Ongoing failures in the political and media debates
Unfortunately it seems that I was overly optimistic about some of the opportunities which the politics and process of Brexit could provide. British political debate has continued to be based on very binary defining lines, with many individuals and organisations still identifying as ‘Remainers’ and ‘Leavers’ rather than articulating shared aspirations for the Britain that they want to live in. The debate on Brexit is still monopolised by politicians, economists and academics – with no concerted effort by the government to broker a more inclusive political dialogue and respond to public interest with accessible factual information. Not a day has gone by in the last two years without Brexit making the headlines – but the news stories continue to cover personality politics and ‘power battles’ amongst politicians, rather than solid analysis of the negotiations and how this might affect our everyday lives. All this has led to what is commonly known as ‘Brexit fatigue’ amongst people of all ages, even those who would usually take an interest in current affairs.
Younger generations remained concerned about Brexit. However, the language, mechanisms and tone of the prevailing debate are not conducive to deliberative engagement and there is very little by way of specific, tailored materials that aim to increase political and economic literacy and meaningful participation.
What would a better public dialogue look like, and how could it capture the interests of younger generations and restore confidence in the decisions that are being negotiated and agreed on our behalves?
The debate on Brexit is still monopolised by politicians, economists and academics
Practical information, not media speculation
Firstly, with the clock ticking until the UK-EU deal is presented to the UK Parliament, we need our politicians and media to transition from political rhetoric and discussing personality politics towards practical information and knowledge sharing about how Brexit will affect our everyday lives. When Common Vision conducted a number of workshops for young people across the UK last year, we heard multiple times that unhelpful phrases such as “Brexit means Brexit”, “the best deal for Britain”, or “no deal is better than a bad deal” do not help engage people or increase understanding of the process. As a number of facts and figures cited in the media have been contested or disproved, it is often hard to know what sources to trust for reliable information or how to separate fact and opinion. Discussions about “the economy” tend to focus on GDP and intractable, macro-level concepts rather than the tangible effects and implications on the everyday lives of young people. Furthermore, debates are inherently short-term, considering the needs of the current labour market rather than what may be suitable for the next generation.
Let’s take the example of a key issue of practical concern for young people: the ongoing opportunities to live, work and study abroad in EU countries. Across a range of studies and surveys (including those undertaken by UK Youth, the British Youth Council and campaigning groups My Life My Say and Undivided), freedom of movement has been a clear priority for those under 30. Instead of speculation about the personal support of different individual politicians for different transitional deals and ‘end states’, a more fruitful discussion would look at how an eventual deal might allow for continued educational, skills and cultural exchange.
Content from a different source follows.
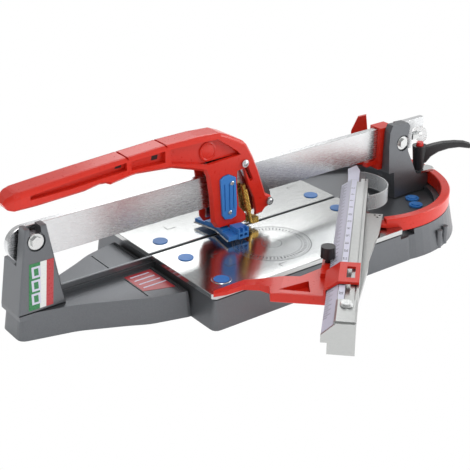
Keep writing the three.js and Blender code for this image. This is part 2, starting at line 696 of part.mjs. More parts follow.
function gussetPlate() {
  const points = [[100, 17.3], [100, 38], [145, 35], [224, 25], [251, 24.5], [325, 17.3]];
  const holes = [[104.5, 34], [104.5, 28], [110.5, 31.5]].map(([u, w]) => rodZ(u, w, 1.5, 40, 60, 16));
  return cut(prismZ(orient(points), 50, 56, 0.5), ...holes);
}

function fenceBar() {
  const low = FENCE_FOOT;
  const profile = [
    [17, low], [17, FENCE_HIGH], [14.5, FENCE_HIGH], [14.5, 72], [13, 72], [13, 74.6], [8, 74.6], [8, 70.5],
    [3, 70.5], [3, 73], [-4.2, 73], [-16.5, 64], [-16, 59], [-10, 58.6], [-10, low],
  ];
  return cut(
    prismX(orient(profile), FENCE_START, FENCE_END),
    box(FENCE_START - 1, 82, -8.3, 12.3, low - 1, 50.6),
  );
}

function scaleFace() {
  const rise = 9 / 12.3;
  const edge = 64 + 0.45;
  const points = [[-16.4, edge], [-4.3, edge + 12.1 * rise], [-4.3, edge + 12.1 * rise + 0.9], [-16.4, edge + 0.9]];
  return prismX(orient(points), FENCE_START + 4, FENCE_END - 2);
}

function numberStrip() {
  return box(FENCE_START + 4, FENCE_END - END_CAP_LENGTH - 3, -3.6, 2.8, 73 + FIT, 74.4);
}

function endCap() {
  const u = FENCE_END;
  const over = prismX(
    orient([[17.5, FENCE_HIGH + FIT], [17.5, 79.5], [15.5, 81], [-2.5, 81], [-4.6, 79.5], [-4.6, FENCE_HIGH + FIT]]),
    u - END_CAP_LENGTH,
    u,
  );
  const end = prismX(
    orient([[17.5, FENCE_FOOT], [17.5, 79.5], [-2.5, 79.5], [-16.5, 66], [-16.5, 58], [-10, 58], [-10, FENCE_FOOT]]),
    u + FIT,
    u + 3.5,
  );
  const link = box(u - 2, u + 2, -4, 17, FENCE_HIGH + FIT, 79.5);
  return cut(join(over, end, link), rodZ(...END_BOLT, 3 + FIT, 60, 90, 20));
}

function endCapBolt() {
  return join(rodZ(...END_BOLT, 3, 75.5, 82, 20), rodZ(...END_BOLT, 6.8, 81 + FIT, 84.6, 20, 5.6));
}

function swivelPlate() {
  const hub = rodZ(0, 0, 15, FENCE_FOOT + FIT, 50, 32);
  const tongue = box(0, 80, -8, 12, FENCE_FOOT + FIT, 50);
  return cut(join(hub, tongue), rodZ(0, 0, 6 + 0.08, 40, 60, 20));
}

function clearGuard() {
  const wall = sector(41.5, 43, 26, 186, 46, 66);
  const foot = box(25, 40.5, 17.6, 19.2, 52, 64);
  return cut(join(wall, foot).translate([30, 0, 0]), rodZ(0, 0, 15.6, 40, 50.5, 32), box(-20, 0, -20, 8, 40, 50.5));
}

function pointer() {
  const blade = [[33.4, -9], [16, -9.5], [-12, -11], [-27, 0], [-10, 5], [33.4, 5]];
  return join(prismZ(orient(blade), 67, 69.4, 0.4), box(26, 33.4, -7, 4, 50.6, 68));
}

function stopArm() {
  const arm = [
    [325, -137], [318, -138], [301, -120], [291, -108], [288, -80], [284, -48], [251, -18], [251, -11],
    [326, -11], [326, -76], [309, -79], [303, -90], [304, -107], [318, -123],
  ];
  const low = prismZ(orient(arm), 46.2, 58, 0.8);
  const relief = prismZ(orient([[295, -38], [320, -34], [318, -68]]), 51, 70);
  const fall = prismX(orient([[-145, 50], [-95, 53.5], [-62, 58.5], [-62, 70], [-145, 70]]), 240, 340);
  const saddle = prismX(
    orient([[-20, 56], [-20, 66.5], [-5, 78.5], [16.8, 78.5], [16.8, FENCE_HIGH + RUN], [7.6, FENCE_HIGH + RUN], [-3.5, FENCE_HIGH + RUN], [-17.6, 66.2], [-17.2, 58], [-11, 58], [-11, 56]]),
    STOP_START,
    STOP_START + STOP_LENGTH,
  );
  const ear = box(248, STOP_START + 2, -26, -17.1, 56, 63.5);
  return cut(
    join(low, saddle, ear),
    relief,
    fall,
    box(STOP_START + 10, STOP_START + STOP_LENGTH - 10, 3, 12, 70, 90),
    rodZ(257, -20, 3 + FIT, 50, 80, 20),
  );
}

function stopKnob() {
  let head = rodZ(257, -20, 8.5, 70, 83, 28, 8);
  for (let i = 0; i < 8; i++) {
    const a = (i / 8) * 2 * Math.PI;
    head = cut(head, rodZ(257 + 9.2 * Math.cos(a), -20 + 9.2 * Math.sin(a), 1.6, 64, 84, 6));
  }
  return join(head, rodZ(257, -20, 3, 52, 71, 20));
}

// ---------------------------------------------------------------- clamp
function clampStud() {
  return rodZ(CLAMP_X, CLAMP_Y, STUD_R, FLARE_TOP + 5, 78, 18);
}

function clampPlate() {
  const points = [[279, -12], [305, -16], [307, -24], [303, -31], [281, -29], [278.4, -20]];
  return cut(prismZ(orient(points), ARC_TOP + FIT, ARC_TOP + 3.3), rodZ(CLAMP_X, CLAMP_Y, STUD_R + FIT, 50, 62, 18));
}

function clampLever() {
  const hub = rodZ(0, 0, 7, ARC_TOP + 3.9, CLAMP_TOP, 32, 10);
  const arm = prismY(
    orient([
      [0, 90], [8, 91], [18, 94.2], [30, 97], [46, 98.2], [58, 97.6], [LEVER_LENGTH, 94.8], [LEVER_LENGTH + 1.5, 92],
      [LEVER_LENGTH - 1, 89.4], [52, 91], [38, 89], [25, 84.5], [15, 77.5], [9, 69], [0, 66],
    ]),
    -6,
    6,
    1.5,
  );
  const body = cut(join(hub, arm), rodZ(0, 0, STUD_R + FIT, 50, 78.5, 18), rodZ(0, 0, 5.3, 83, 100, 18));
  return body.rotate([0, 0, LEVER_ANGLE]).translate([CLAMP_X, CLAMP_Y, 0]);
}

function clampButton() {
  return rodZ(CLAMP_X, CLAMP_Y, 5, 86.8, 96.8, 28, 4.6);
}

// ---------------------------------------------------------------- assembly
const model = new THREE.Group();
const fence = new THREE.Group();
fence.position.set(SWIVEL_X, 0, 0);
fence.rotation.z = THREE.MathUtils.degToRad(FENCE_ANGLE);
model.add(fence);

model.add(mesh("base_casting", baseCasting(), GREY_PAINT));
model.add(mesh("tower_near", nearTower(), GREY_PAINT));
model.add(mesh("tower_far", farTower(), GREY_PAINT));
model.add(mesh("rail", rail(), CHROME));
model.add(mesh("breaker_bar", breakerBar(), CHROME));
model.add(mesh("rail_bolt_near", railBolt(...NEAR_BOLT), ZINC));
model.add(mesh("rail_bolt_far", railBolt(...FAR_BOLT), ZINC));
model.add(mesh("rail_adjuster", railAdjuster(), ZINC));
model.add(mesh("adjuster_knob", adjusterKnob(), CLEAR_PLASTIC));
model.add(mesh("rail_bumper", railBumper(), RED_PAINT));
model.add(mesh("lobe_plug_outer", lobePlug(251.8, -43.5), BLUE_PLASTIC));
model.add(mesh("lobe_plug_inner", lobePlug(239.8, -62), BLUE_PLASTIC));
model.add(mesh("swivel_post", swivelPost(), ZINC));
model.add(mesh("table_front", table(-1), ALUMINIUM));
model.add(mesh("table_rear", table(1), ALUMINIUM));
for (const [side, word] of [[-1, "front"], [1, "rear"]]) {
  plugPlaces(side).forEach((place, i) => model.add(mesh(`table_plug_${word}_${i + 1}`, tablePlug(place), BLUE_PLASTIC)));
}
bufferPlaces().forEach((place, i) => {
  const word = place[1] < 0 ? "front" : "rear";
  model.add(mesh(`table_buffer_${word}_${(i % 2) + 1}`, buffer(place), BLACK_RUBBER));
});
model.add(mesh("carriage_plate_front", carriagePlate(-1), ZINC));
model.add(mesh("carriage_plate_rear", carriagePlate(1), ZINC));
const pins = pinPlaces();
model.add(mesh("pin_high_near", shortPin(pins[0]), ZINC));
model.add(mesh("pin_high_far", shortPin(pins[1]), ZINC));
model.add(mesh("pin_low_near", shortPin(pins[2]), ZINC));
model.add(mesh("pin_pivot", pivotPin(), ZINC));
model.add(mesh("roller_high_near", roller(pins[0], HIGH_ROLLER_R), BLACK_PLASTIC));
model.add(mesh("roller_high_far", roller(pins[1], HIGH_ROLLER_R), BLACK_PLASTIC));
model.add(mesh("roller_low_near", roller(pins[2], LOW_ROLLER_R), BLACK_PLASTIC));
model.add(mesh("roller_low_far", roller(pins[3], LOW_ROLLER_R), BLACK_PLASTIC));
model.add(mesh("handle_casting", handleCasting(), RED_PAINT));
model.add(mesh("head_bolt", headBolt(), ZINC));
model.add(mesh("cartridge", cartridge(), BLUE_PLASTIC));
model.add(mesh("scoring_arm", scoringArm(), BRASS));
model.add(mesh("scoring_wheel", scoringWheel(), ZINC));
model.add(mesh("breaking_foot", breakingFoot(), BLUE_PLASTIC));
model.add(mesh("foot_strip_front", footStrip(-1), CHROME));
model.add(mesh("foot_strip_rear", footStrip(1), CHROME));
model.add(mesh("foot_bracket", footBracket(), ZINC));
model.add(mesh("clamp_stud", clampStud(), ZINC));
model.add(mesh("clamp_plate", clampPlate(), ZINC));
model.add(mesh("clamp_lever", clampLever(), BLACK_PLASTIC));
model.add(mesh("clamp_button", clampButton(), RED_PLASTIC));

fence.add(mesh("swivel_arc", swivelArc(), RED_PAINT));
fence.add(mesh("gusset_plate", gussetPlate(), ALUMINIUM));
fence.add(mesh("fence_bar", fenceBar(), ALUMINIUM));
fence.add(mesh("scale_face", scaleFace(), WHITE_PLASTIC));
fence.add(mesh("number_strip", numberStrip(), WHITE_PLASTIC));
fence.add(mesh("fence_end_cap", endCap(), ALUMINIUM));
fence.add(mesh("end_cap_bolt", endCapBolt(), ZINC));
fence.add(mesh("swivel_plate", swivelPlate(), ZINC));
fence.add(mesh("clear_guard", clearGuard(), CLEAR_PLASTIC));
fence.add(mesh("pointer", pointer(), WHITE_PLASTIC));
fence.add(mesh("stop_arm", stopArm(), RED_PAINT));
fence.add(mesh("stop_knob", stopKnob(), BLACK_PLASTIC));

export default model;
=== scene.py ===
import json
import math

import bmesh
import bpy
from mathutils import Matrix, Vector


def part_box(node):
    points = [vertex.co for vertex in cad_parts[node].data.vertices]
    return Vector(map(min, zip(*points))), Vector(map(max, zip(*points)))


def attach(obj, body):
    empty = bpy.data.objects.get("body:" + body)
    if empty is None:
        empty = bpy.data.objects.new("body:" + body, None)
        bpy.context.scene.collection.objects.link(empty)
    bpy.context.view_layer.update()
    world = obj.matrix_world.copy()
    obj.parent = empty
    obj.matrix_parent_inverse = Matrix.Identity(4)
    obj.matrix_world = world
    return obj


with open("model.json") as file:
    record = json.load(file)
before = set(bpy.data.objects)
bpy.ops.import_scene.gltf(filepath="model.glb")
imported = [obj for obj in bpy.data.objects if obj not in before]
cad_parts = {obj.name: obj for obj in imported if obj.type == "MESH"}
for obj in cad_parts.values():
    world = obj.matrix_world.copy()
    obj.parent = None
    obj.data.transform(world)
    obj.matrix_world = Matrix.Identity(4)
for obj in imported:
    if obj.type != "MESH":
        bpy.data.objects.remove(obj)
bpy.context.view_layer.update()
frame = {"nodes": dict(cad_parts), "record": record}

# ---- Satin grey enamel: the base casting and both towers.
# Sprayed metallic enamel over a die casting, with the fine grain of the casting left in it.


# sRGB hex to the linear colour the shaders take.
def colour(code):
    parts = [int(code[i : i + 2], 16) / 255 for i in (0, 2, 4)]
    return [c / 12.92 if c <= 0.04045 else ((c + 0.055) / 1.055) ** 2.4 for c in parts] + [1.0]


# Adds one shader node and sets the sockets that are named.
def add(tree, kind, sockets=None, **settings):
    made = tree.nodes.new(kind)
    for key, value in settings.items():
        setattr(made, key, value)
    for key, value in (sockets or {}).items():
        made.inputs[key].default_value = value
    return made


# Starts a material for a real finish, with a principled shader whose sockets are given.
def start_finish(name, sockets):
    material = bpy.data.materials.new(name)
    material.use_nodes = True
    tree = material.node_tree
    shader = tree.nodes["Principled BSDF"]
    for key, value in sockets.items():
        shader.inputs[key].default_value = value
    where = add(tree, "ShaderNodeTexCoord")
    return material, tree, shader, where


# Lets a noise in object space vary the roughness and the surface height, and drift the colour a little.
# per_metre is how many grains lie in a metre, so 900 makes a grain 1.1 mm wide.
# stretch multiplies that count along each axis.
def weather(tree, shader, where, stretch, per_metre, rough, bump, tint=None):
    relief = 0.0004
    mapping = add(tree, "ShaderNodeMapping", {"Scale": stretch})
    noise = add(tree, "ShaderNodeTexNoise", {"Scale": per_metre, "Detail": 6.0, "Roughness": 0.6})
    spread = add(tree, "ShaderNodeMapRange", {"To Min": rough[0], "To Max": rough[1]})
    height = add(tree, "ShaderNodeBump", {"Strength": bump, "Distance": relief})
    tree.links.new(where.outputs["Object"], mapping.inputs["Vector"])
    tree.links.new(mapping.outputs["Vector"], noise.inputs["Vector"])
    tree.links.new(noise.outputs["Fac"], spread.inputs["Value"])
    tree.links.new(spread.outputs["Result"], shader.inputs["Roughness"])
    tree.links.new(noise.outputs["Fac"], height.inputs["Height"])
    tree.links.new(height.outputs["Normal"], shader.inputs["Normal"])
    if tint:
        ramp = add(tree, "ShaderNodeMix", {}, data_type="RGBA")
        ramp.inputs[6].default_value = tint[0]
        ramp.inputs[7].default_value = tint[1]
        tree.links.new(noise.outputs["Fac"], ramp.inputs[0])
        tree.links.new(ramp.outputs[2], shader.inputs["Base Color"])


# A grain that is the same along all three axes.
EVEN = (1, 1, 1)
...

Reflecting millennials’ global identities and concerns
As global citizens with multiple, often cause-based identities, one of the disappointments for many young people who voted to Remain was the feeling that Britain was voting to turn its back on international collaboration. But this doesn’t have to be the case. Research has shown that the millennial generation are more in favour of measures to protect the environment and rate environmental damage and climate change more highly as a political problem than older generations. Translating these values into policy commitments – for example upholding EU environmental standards – is a way in which young people’s concerns could be represented.
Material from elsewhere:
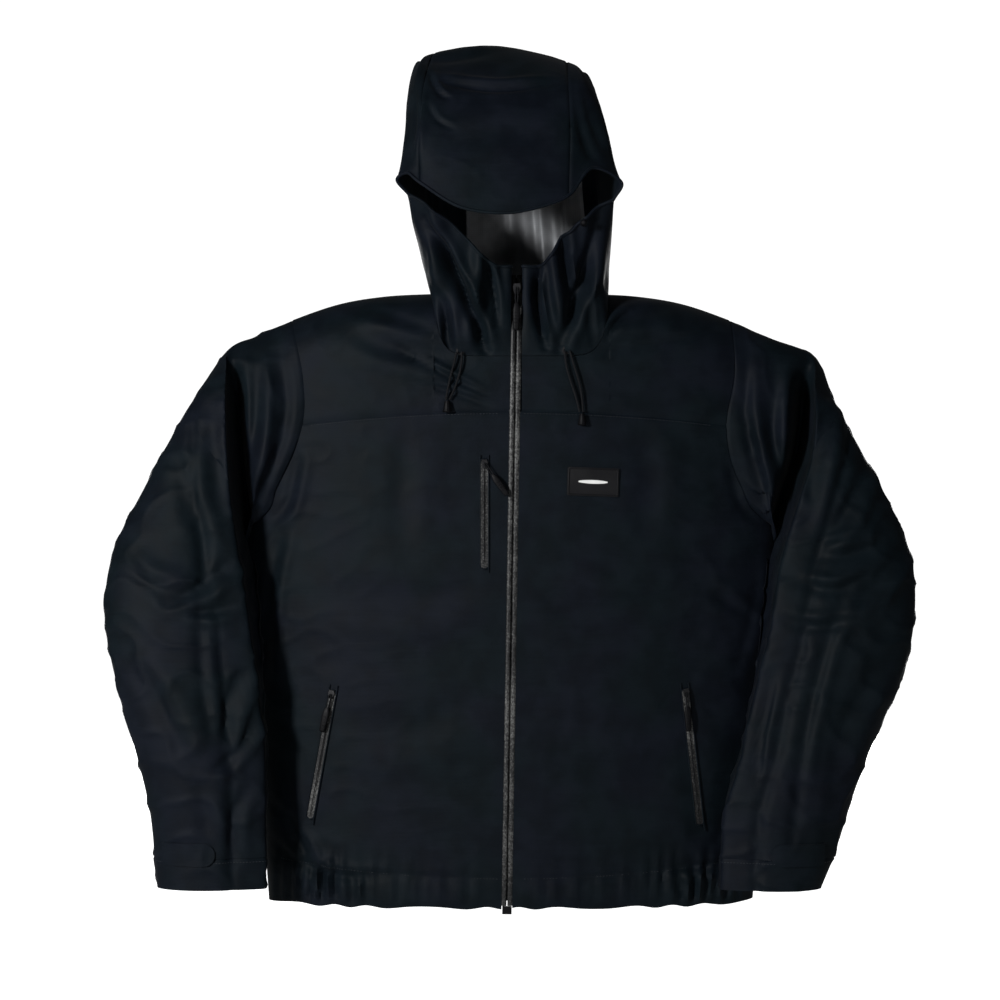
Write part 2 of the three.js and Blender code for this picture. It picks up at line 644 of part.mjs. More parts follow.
// Front zip: two halves, the box at the foot, slider and pull, and the flap behind them.
const front = new THREE.Vector3(0, -1, 0);
const zipHalfNames = { left: 1, right: -1 };
for (const [side, s] of Object.entries(zipHalfNames)) {
  const half = addPart(`main_zip_${side}_half`, 'coatedTape', plate(zipHalf(s), mainZip.length));
  layAlong(half, mainZip.bottom, mainZip.top, front, -tape.thickness);
}
const foot = addPart('main_zip_box', 'moulded', plate(roundedOutline(11, 4, 1.2), 9, 3).translate(0, 0.5, 0));
layAlong(foot, mainZip.bottom.clone().setZ(hemZ - 6.5), mainZip.top, front, 0);
const mainSlider = addPart('main_zip_slider', 'metalSlider', sliderGeometry(1));
layAlong(mainSlider, mainZip.bottom, mainZip.top, front, tape.coilHeight + 0.3);
mainSlider.position.copy(mainZip.at(mainSliderZ)).addScaledVector(front, tape.coilHeight + 0.3);
const mainPull = addPart('main_zip_pull', 'moulded', pullGeometry(50, 9));
layAlong(mainPull, mainZip.bottom, mainZip.top, front, 0);
mainPull.position.copy(mainZip.at(mainSliderZ - 4)).addScaledVector(front, pullLift);
addPart('storm_flap', 'shellFabric', stormFlap());
addPart('chin_guard', 'lining', chinGuard());

pocketZip('chest', [-31, -187], [-31, -313], 0.62);
pocketZip('left_hand', [-208, -456], [-236, -607], -0.05);
pocketZip('right_hand', [203, -454], [221, -614], -0.07);
pocketBag('chest_pocket_bag', -78, -262, 112, 150, 9);
pocketBag('left_hand_pocket_bag', -150, -560, 130, 220, 9);
pocketBag('right_hand_pocket_bag', 140, -560, 130, 220, 9);

// Blank rubber patch on the chest.
const patchPlace = proudPoint([95, -213], 0.4);
const badge = addPart('chest_patch', 'rubber', plate(roundedOutline(60, 33, 2), 1.4, 3).rotateX(-Math.PI / 2));
const patchUp = new THREE.Vector3(0.035, 0, 1);
layAlong(badge, patchPlace, patchPlace.clone().add(patchUp), frontNormal(95, -213), 0.6);

// Hood adjusters: an eyelet, two strands and a bell end on each side of the collar.
for (const side of ['left', 'right']) {
  const cords = drawcords[side];
  addPart(`${side}_drawcord_inner`, 'cord', strand(cords.inner));
  addPart(`${side}_drawcord_outer`, 'cord', strand(cords.outer));
  const end = addPart(`${side}_drawcord_end`, 'moulded', cordEndGeometry());
  end.position.copy(proudPoint(cords.end, 5.5));
  const eyelet = addPart(`${side}_drawcord_eyelet`, 'metalSlider', eyeletGeometry());
  eyelet.position.copy(proudPoint(cords.eyelet, 2));
}
addPart('hood_cord_toggle', 'moulded', new THREE.CapsuleGeometry(4, 8, 4, 10), [83, midY - 104, 84]);

// Hook-and-loop cuff tabs.
for (const side of ['left', 'right']) {
  addPart(`${side}_cuff_tab`, 'shellFabric', cuffTabGeometry(side));
}

// Elastic hem cord inside the back hem, with a spring lock at each side.
addPart('hem_cord', 'cord', hemCord());
for (const side of ['left', 'right']) {
  const x = sign[side] * hemLock.x;
  addPart(`${side}_hem_cord_lock`, 'moulded', lockBody(), [x, midY, hemLock.z]);
  addPart(`${side}_hem_lock_button`, 'moulded', lockButton(), [x, midY, hemLock.z]);
}

addPart('hang_loop', 'cord', hangLoop());

export default jacket;
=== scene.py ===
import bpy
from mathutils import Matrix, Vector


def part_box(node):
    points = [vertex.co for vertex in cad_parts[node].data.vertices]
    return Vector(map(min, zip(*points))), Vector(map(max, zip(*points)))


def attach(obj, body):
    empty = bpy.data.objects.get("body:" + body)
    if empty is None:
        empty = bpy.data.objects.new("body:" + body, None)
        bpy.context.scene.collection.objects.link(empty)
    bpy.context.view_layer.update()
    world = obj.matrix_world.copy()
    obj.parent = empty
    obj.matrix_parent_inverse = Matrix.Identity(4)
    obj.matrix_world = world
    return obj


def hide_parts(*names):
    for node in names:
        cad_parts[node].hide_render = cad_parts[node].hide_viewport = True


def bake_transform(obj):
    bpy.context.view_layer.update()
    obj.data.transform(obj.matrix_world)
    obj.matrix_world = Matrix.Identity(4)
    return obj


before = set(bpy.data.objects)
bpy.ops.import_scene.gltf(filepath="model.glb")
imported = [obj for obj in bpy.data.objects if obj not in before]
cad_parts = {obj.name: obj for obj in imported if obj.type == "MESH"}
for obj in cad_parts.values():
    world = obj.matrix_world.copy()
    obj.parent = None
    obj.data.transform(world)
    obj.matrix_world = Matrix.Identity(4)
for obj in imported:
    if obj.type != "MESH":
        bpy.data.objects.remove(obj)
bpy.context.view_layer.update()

import math

import bmesh
import bpy
import numpy as np
from mathutils import Matrix, Vector, noise

# ------------------------------------------------------------------ dimensions (metres)
MM = 0.001
LAMINATE = 0.7 * MM                      # thickness of the shell fabric with its backer
HEM_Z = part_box("left_front_panel")[0][2]
ARMPIT_Z = -268 * MM
MID_Y = -45 * MM                         # mid-plane between the front and the back
FRONT_DEPTH = 72 * MM
BACK_DEPTH = 62 * MM
SHOULDER_RADIUS = 55 * MM
YOKE_Z = -131 * MM
YOKE_DROP = 15 * MM
NECK_X = 12 * MM
NECK_HALF = 102 * MM
CHIN_Z = 37 * MM
ZIP_HALF = 6.2 * MM                      # half width of the front zip between the panels
GRID = 3.4 * MM                          # spacing of the fabric meshes
SIGN = {"left": -1, "right": 1}


# ------------------------------------------------------------------ small mathematics
def smooth(t):
    """0 to 1 with soft ends."""
    t = np.clip(t, 0.0, 1.0)
    return t * t * (3 - 2 * t)


def mix(a, b, t):
    return a + (b - a) * t


def stations(points):
    """Smooth function through [position, value] pairs in millimetres, in rising order."""
    xs, ys = (np.array(points, float) * MM).T
    slopes = np.gradient(ys, xs)
    slopes[0] = (ys[1] - ys[0]) / (xs[1] - xs[0])
    slopes[-1] = (ys[-1] - ys[-2]) / (xs[-1] - xs[-2])

    def value(position):
        p = np.clip(np.asarray(position, float), xs[0], xs[-1])
        i = np.clip(np.searchsorted(xs, p, side="right") - 1, 0, len(xs) - 2)
        span = xs[i + 1] - xs[i]
        t = (p - xs[i]) / span
        rise = ys[i] * (2 * t**3 - 3 * t**2 + 1) + ys[i + 1] * (3 * t**2 - 2 * t**3)
        return rise + span * (slopes[i] * (t**3 - 2 * t**2 + t) + slopes[i + 1] * (t**3 - t**2))

    return value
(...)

Positive, values-led discussions
Perhaps one of the reasons why there is such a dearth of accessible knowledge and information available to the public is because of the high level of uncertainty about the final Brexit deal. But there is room to go beyond the technicalities of the process and discuss the values which could or should underpin the decisions which will be made in the future.
Whilst some politicians have come out with positive messages about continued UK-EU relations beyond Brexit, there is much more that could be championed on the national and international stages about the political and cultural heritage which we share with other EU members and ambitions for solidarity, friendship and trust across national borders in future. Preserving European solidarity and shared values should be a more explicit goal in order to respond to the more internationalist identities of the younger generations.
These are just a few suggestions as to how the political discussions in the UK could be more responsive to younger people’s views and priorities. However, the onus to do this does not just lie with the politicians. There are a number of campaigns which call for politicians to ‘listen’ to young people, but which fail to inform and educate policymakers about young people’s views and priorities in rigorous and analytical terms. Without proactive ideas presented in policy terms, what do politicians have to listen to? This is why civil society organisations and campaigning groups have a responsibility to shift the dial away from divisive, binary debates and towards a better understanding of young people’s concerns and how they could be addressed by specific policies in creative and aspirational ways. We mustn’t give up on the potential to explore the opportunities.